Enfin, citons les résultats d’un récent Eurobaromètre: ils font état d’un accroissement de l’intérêt général pour les politiques de l’UE (54%, +11 points depuis 2013) mais aussi du sentiment des Européens que leur pays a bénéficié de l’adhésion à l’UE (60%, +6% par rapport à juin 2013). Il y a encore de l’espoir (si, si) alors profitons-en pour recadrer l’Europe et en expliquer sans jargon les avantages.

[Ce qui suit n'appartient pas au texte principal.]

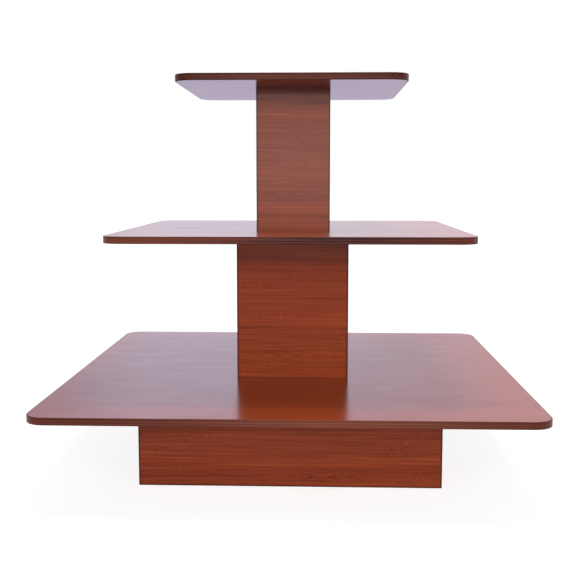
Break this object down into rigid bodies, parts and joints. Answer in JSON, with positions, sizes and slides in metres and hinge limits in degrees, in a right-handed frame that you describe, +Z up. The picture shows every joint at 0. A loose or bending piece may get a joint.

[1] Des subventions agricoles au Pays de Galles, aux fonds de convergence à la Cornouaille (dont le PIB est inférieur à 75% de la moyenne de l’UE et qui devait bénéficier de plus de 600 millions d’euros d’aides européennes sur la période 2014-2020 et en a perçu 1,17 milliards depuis 2000), l’intégration a grandement bénéficié à ces régions. De même, l’Irlande du Nord aurait dû percevoir près de 2,5 milliards d’euros d’ici à 2020 et aurait bénéficié, entre 1995 et 2016, outre des fonds agricoles, de 1,3 milliard d’euros dans le cadre du programme PEACE de soutien à la paix.